Start at the line containing "Write part 2", stop at the line containing "SQUARE_GROWTH = 1.5", and set down every line in that stretch exactly as written, and nothing else.

-------

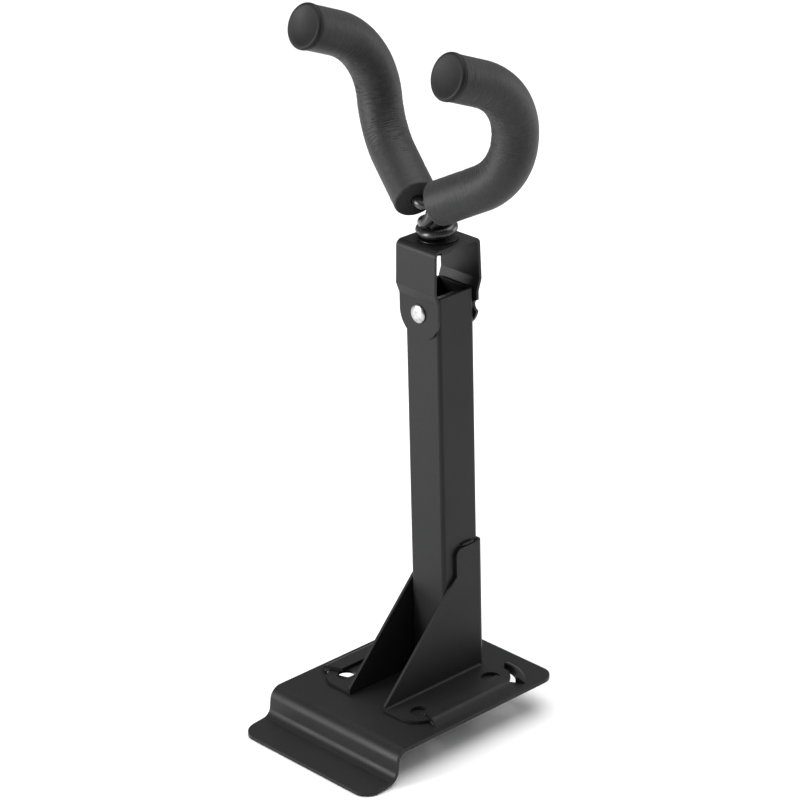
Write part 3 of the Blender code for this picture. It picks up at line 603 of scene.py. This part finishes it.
cut(head_sheet, round_tool("cap_hinge_hole", hinge_hole, (0, PIVOT_HEIGHT), "Y",
                           -CUT_ACROSS, CUT_ACROSS))
cut(head_sheet, round_tool("ear_notch", NOTCH_RADIUS, (EAR_RADIUS + NOTCH_OUT, PIVOT_HEIGHT),
                           "Y", half_tube, CUT_ACROSS))
cut(head_sheet, round_tool("bolt_hole", BOLT_THREAD / 2 + HOLE_CLEARANCE, (0, 0), "Z",
                           CAP_TOP - SHEET - CUT_PAST, past_cap))
finish(head_sheet, "head", ["head_cap"], powder_coat)


# ---------------------------------------------------------------- hinge rivet
# Zinc-plated steel: a low domed head in front, a formed tail behind.

RIVET_HEAD = 9.9
RIVET_HEAD_HEIGHT = 1.5
RIVET_DOME = 0.62
RIVET_RIM = 0.3
RIVET_TAIL = 9.0
RIVET_TAIL_HEIGHT = 1.6
# Round of the tail: how far in from its rim and what share of its height.
RIVET_TAIL_ROUND = ((0.0, 0.5), (0.5, 0.85), (1.2, 1.0))
# Dimple in the tail: radius and depth.
RIVET_DIMPLE = ((1.2, 0.0), (0.9, 0.5), (0.0, 0.6))

seat = SIDE_OUT + GAP
rivet_profile = [(0, seat + RIVET_HEAD_HEIGHT)]
for share in (0.2, 0.4, 0.6, 0.75, 0.87, 0.95):
    rise = RIVET_HEAD_HEIGHT * (1 - share ** 4 * RIVET_DOME)
    rivet_profile.append((RIVET_HEAD / 2 * share, seat + rise))
rivet_profile += [(RIVET_HEAD / 2 - RIVET_RIM / 6, seat + RIVET_RIM * 1.5),
                  (RIVET_HEAD / 2, seat + RIVET_RIM), (RIVET_HEAD / 2, seat),
                  (RIVET_SHANK / 2, seat), (RIVET_SHANK / 2, -seat), (RIVET_TAIL / 2, -seat)]
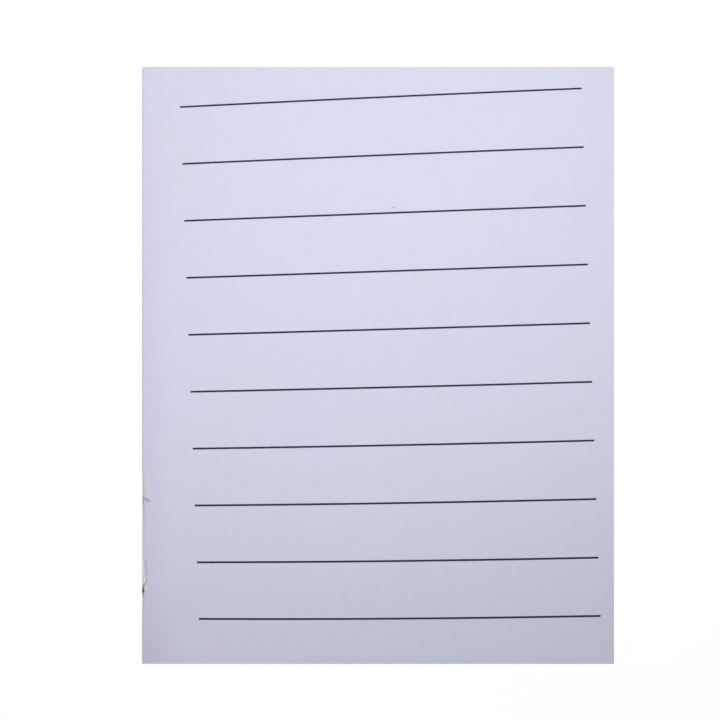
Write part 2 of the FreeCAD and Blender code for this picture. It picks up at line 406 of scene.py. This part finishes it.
STAPLE_HOLD, HOLD_EASE = 7.0 * MM, 5.0 * MM  # how far a staple's hold reaches, and then fades
ROUND_TURN = 2.0  # power of a round turn
SQUARE_BELOW = 1.2  # added to it for the lower page, where no staple holds
SQUARE_HELD, SQUARE_FREE = 0.25, 2.75  # added for the upper page: everywhere, and where not held
SQUARE_GROWTH = 1.5  # power by which a sheet further in is added less


def eased(t):
    t = min(max(t, 0.0), 1.0)
    return t * t * (3 - 2 * t)


def swell(x, y, seed):
    """A leaf's slow, shallow rise and fall. It dies away towards the fold."""
    free = eased((x - WRAP_X - FOLD_REACH) / SWELL_RUN)
    common = noise.noise(Vector((x / COMMON_WAVES[0], y / COMMON_WAVES[1], 3.7)))
    own = noise.noise(Vector((x / OWN_WAVES[0], y / OWN_WAVES[1], seed * 1.9)))
    return free * (COMMON_SWELL * common + OWN_SWELL * own)


def sheet_height(x, y, rise, radius, seed):
    """Height above the middle of a sheet's outer face, over its flat part."""
    return radius + (rise - radius) * eased((x - WRAP_X) / FOLD_REACH) + swell(x, y, seed)


def corner_power(y, number, below):
    """How square a sheet's turn is: 2 is round, and more pushes it out into a corner.

    The outer sheets are pressed squarer than the inner ones. They are rounder below, where they
    lie on the staples' folded ends, and where the lower staple draws the page down.
    """
    middles = (UPPER_MIDDLE, LOWER_MIDDLE) if below else (LOWER_MIDDLE,)
    off = min(abs(y - middle) for middle in middles)
    free = eased((off - STAPLE_HOLD) / HOLD_EASE)
    square = SQUARE_BELOW * free if below else SQUARE_HELD + SQUARE_FREE * free
    return ROUND_TURN + square * (number / LEAVES) ** SQUARE_GROWTH


def corner_reach(turn, power):
    """How far out a turn of this squareness stands at this angle, for a round turn's 1."""
    return (abs(math.sin(turn)) ** power + abs(math.cos(turn)) ** power) ** (-1 / power)


def turn_down(sheet, radius, number, below):
    """Spins a quarter turn from a flat sheet's edge by the fold, and presses it squarer."""
    ends = [v for v in sheet.verts if abs(v.co.x - WRAP_X) < NO_LENGTH]
    bend = [e for e in sheet.edges if all(v in ends for v in e.verts)]
    bmesh.ops.spin(
        sheet,
        geom=ends + bend,
        cent=(WRAP_X, 0, 0),
        axis=(0, 1, 0),
        angle=-math.pi / 2,
        steps=WRAP_STEPS,
        use_duplicate=False,
    )
    for vert in sheet.verts:
        out = WRAP_X - vert.co.x
        if out > NO_LENGTH:
            turn = math.atan2(out, vert.co.z)
            reach = radius * corner_reach(turn, corner_power(vert.co.y, number, below))
            vert.co.x = WRAP_X - reach * math.sin(turn)
            vert.co.y *= 1 - FOLD_DRAW * turn
            vert.co.z = reach * math.cos(turn)


def folded_sheet(rise, radius, thickness, tight, trim, number, below):
    """One leaf or cover of the upper half: flat, then a quarter turn down to the fold.

    rise is its outer face above the middle, and radius that face's radius round the staples.
    thickness is that of its flat part, and tight that of its turn.
    trim is how far the fore-edge, tail and head lie inside the notebook's outline.
    """
    fore, tail, head = trim
    sheet = bmesh.new()
    bmesh.ops.create_grid(sheet, x_segments=FLAT_STEPS, y_segments=ROWS, size=0.5)
    for vert in sheet.verts:
        run, climb = vert.co.x + 0.5, vert.co.y + 0.5
        vert.co.x = WRAP_X + (FORE_EDGE - fore - WRAP_X) * run ** CROWDING
        vert.co.y = TAIL_EDGE + tail + climb * (PAGE_HEIGHT - tail - head)
        vert.co.z = sheet_height(vert.co.x, vert.co.y, rise, radius, number)
    turn_down(sheet, radius, number, below)
    bmesh.ops.recalc_face_normals(sheet, faces=sheet.faces)
    if max(sheet.faces, key=lambda f: f.calc_center_median().x).normal.z < 0:
        bmesh.ops.reverse_faces(sheet, faces=sheet.faces)
    sheet.normal_update()
    bmesh.ops.solidify(sheet, geom=sheet.faces[:], thickness=tight)
    for vert in sheet.verts:
        outer = sheet_height(vert.co.x, vert.co.y, rise, radius, number)
        if vert.co.x > WRAP_X and vert.co.z < outer - tight / 2:
            vert.co.z -= (thickness - tight) * eased((vert.co.x - WRAP_X) / FOLD_REACH)
    return sheet


def add_sheet_map(sheet):
    """Lays the sheet's own map on it as if it were unrolled."""
    layer = sheet.loops.layers.uv.new(SHEET_MAP)
    for face in sheet.faces:
        for loop in face.loops:
            x, y, z = loop.vert.co
            across = x - WRAP_X
            if across < 0:
                across = -math.atan2(-across, max(z, 0.0)) * WRAP_RADIUS
            loop[layer].uv = (across, y)


def finish_piece(mesh, name, material, below):
    """Puts in place a piece made about the middle height, turned over for the lower half."""
    if below:
        bmesh.ops.scale(mesh, vec=(1, 1, -1), verts=mesh.verts)
        bmesh.ops.reverse_faces(mesh, faces=mesh.faces)
    bmesh.ops.translate(mesh, vec=(0, 0, MIDDLE_Z), verts=mesh.verts)
    data = bpy.data.meshes.new(name)
    mesh.to_mesh(data)
    mesh.free()
    data.materials.append(material)
    data.polygons.foreach_set("use_smooth", [True] * len(data.polygons))
    data.set_sharp_from_angle(angle=SHARP_EDGE)
    piece = bpy.data.objects.new(name, data)
    bpy.context.scene.collection.objects.link(piece)
    return piece


def hang_in_fold(piece, below, radius):
    """Bakes the piece's placing into its mesh."""
    side = -1 if below else 1
    MIDDLE_Z + side * radius
    WRAP_X - radius
    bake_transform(piece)


def leaf_level(number):
    """A leaf's outer face, counted from 1 next to the cover: its rise and radius in the fold."""
    rise = COVER_RISE + CARD_THICKNESS + number * LEAF_PITCH
    radius = EYE_RADIUS + CARD_THICKNESS + number * WRAP_PITCH
    return rise, radius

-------

ANSWER TO THE PROBLEM
Write part 2 of the FreeCAD and Blender code for this picture. It picks up at line 406 of scene.py. This part finishes it.
STAPLE_HOLD, HOLD_EASE = 7.0 * MM, 5.0 * MM  # how far a staple's hold reaches, and then fades
ROUND_TURN = 2.0  # power of a round turn
SQUARE_BELOW = 1.2  # added to it for the lower page, where no staple holds
SQUARE_HELD, SQUARE_FREE = 0.25, 2.75  # added for the upper page: everywhere, and where not held
SQUARE_GROWTH = 1.5  # power by which a sheet further in is added less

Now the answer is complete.